- [SET TASK]
The data below needs to be returned exactly, line for line.

- [MATERIAL PROVIDED]

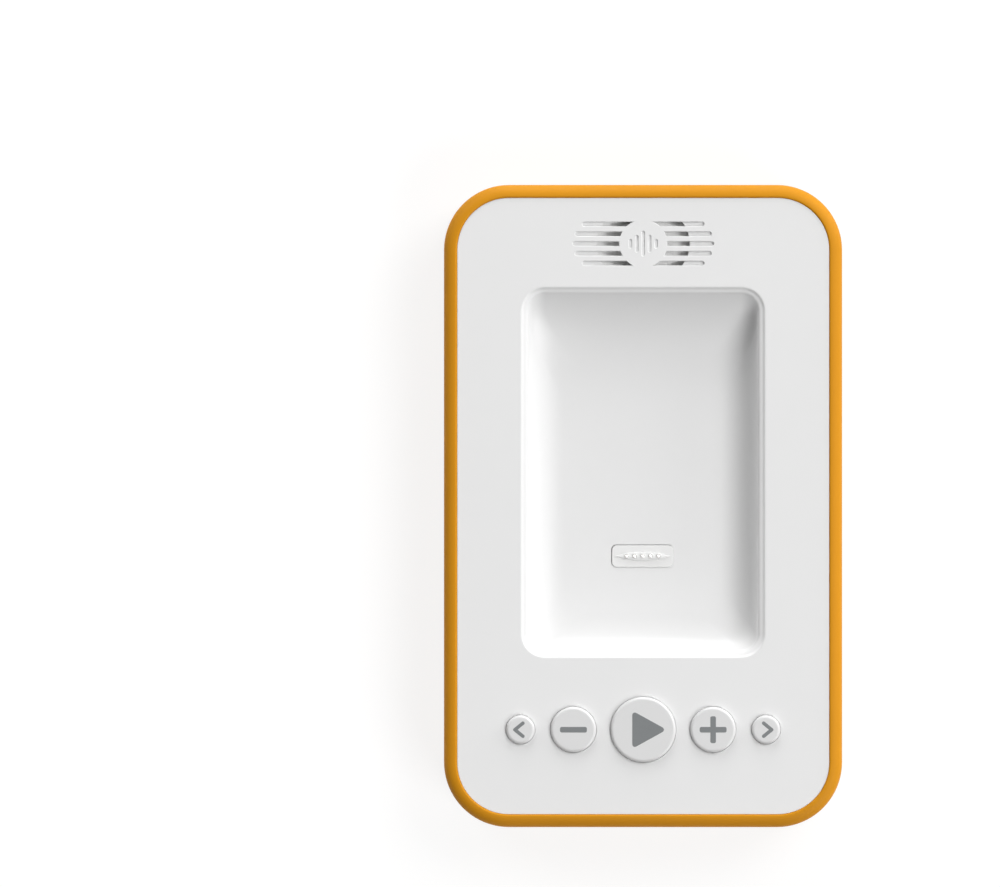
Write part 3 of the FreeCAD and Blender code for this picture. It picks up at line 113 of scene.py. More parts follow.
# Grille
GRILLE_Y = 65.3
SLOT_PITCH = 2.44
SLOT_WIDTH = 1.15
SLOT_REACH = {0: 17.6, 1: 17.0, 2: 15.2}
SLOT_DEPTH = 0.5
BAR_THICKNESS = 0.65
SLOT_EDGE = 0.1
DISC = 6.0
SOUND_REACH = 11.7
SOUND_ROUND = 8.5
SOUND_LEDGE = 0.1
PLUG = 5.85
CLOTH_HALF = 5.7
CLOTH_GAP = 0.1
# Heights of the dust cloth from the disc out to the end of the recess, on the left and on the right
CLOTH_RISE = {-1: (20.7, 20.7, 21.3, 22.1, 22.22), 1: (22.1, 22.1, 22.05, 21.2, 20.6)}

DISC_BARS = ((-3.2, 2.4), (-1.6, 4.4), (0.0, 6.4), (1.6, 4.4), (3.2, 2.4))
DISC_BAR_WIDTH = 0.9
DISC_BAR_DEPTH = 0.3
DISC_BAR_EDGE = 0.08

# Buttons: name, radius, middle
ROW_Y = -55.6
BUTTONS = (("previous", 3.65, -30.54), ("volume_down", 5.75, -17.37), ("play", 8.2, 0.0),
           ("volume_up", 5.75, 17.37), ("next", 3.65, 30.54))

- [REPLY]
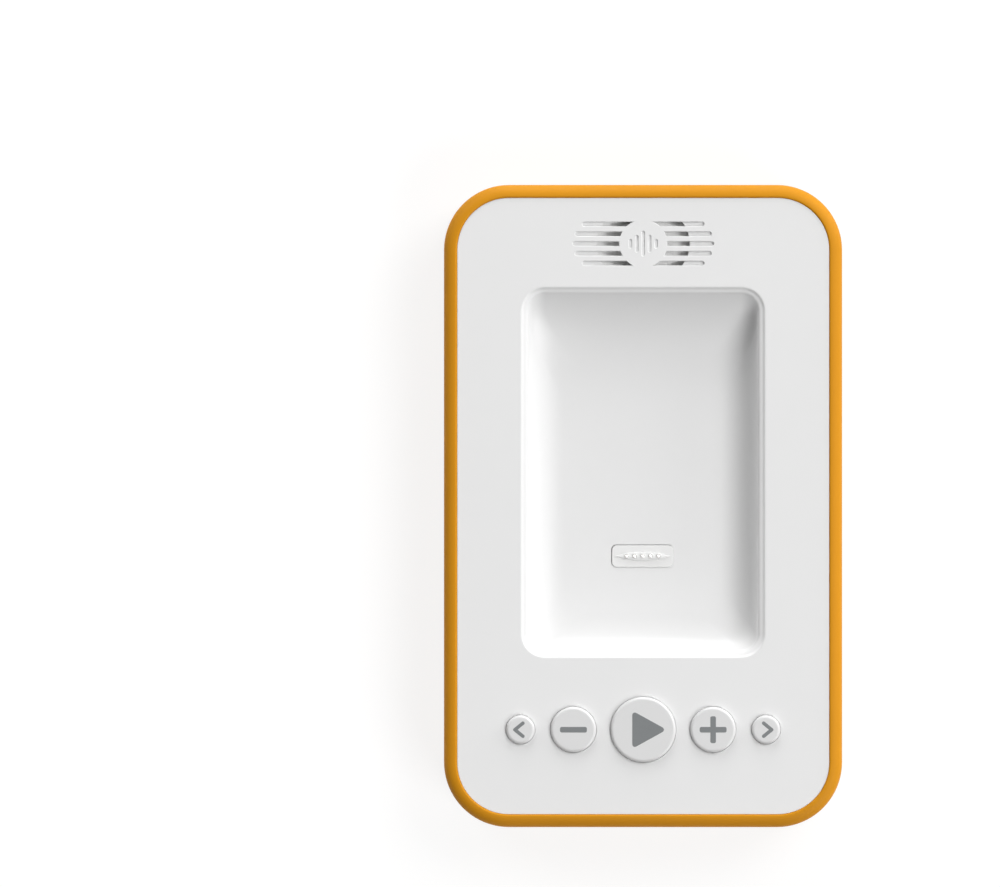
Write part 3 of the FreeCAD and Blender code for this picture. It picks up at line 113 of scene.py. More parts follow.
# Grille
GRILLE_Y = 65.3
SLOT_PITCH = 2.44
SLOT_WIDTH = 1.15
SLOT_REACH = {0: 17.6, 1: 17.0, 2: 15.2}
SLOT_DEPTH = 0.5
BAR_THICKNESS = 0.65
SLOT_EDGE = 0.1
DISC = 6.0
SOUND_REACH = 11.7
SOUND_ROUND = 8.5
SOUND_LEDGE = 0.1
PLUG = 5.85
CLOTH_HALF = 5.7
CLOTH_GAP = 0.1
# Heights of the dust cloth from the disc out to the end of the recess, on the left and on the right
CLOTH_RISE = {-1: (20.7, 20.7, 21.3, 22.1, 22.22), 1: (22.1, 22.1, 22.05, 21.2, 20.6)}

DISC_BARS = ((-3.2, 2.4), (-1.6, 4.4), (0.0, 6.4), (1.6, 4.4), (3.2, 2.4))
DISC_BAR_WIDTH = 0.9
DISC_BAR_DEPTH = 0.3
DISC_BAR_EDGE = 0.08

# Buttons: name, radius, middle
ROW_Y = -55.6
BUTTONS = (("previous", 3.65, -30.54), ("volume_down", 5.75, -17.37), ("play", 8.2, 0.0),
           ("volume_up", 5.75, 17.37), ("next", 3.65, 30.54))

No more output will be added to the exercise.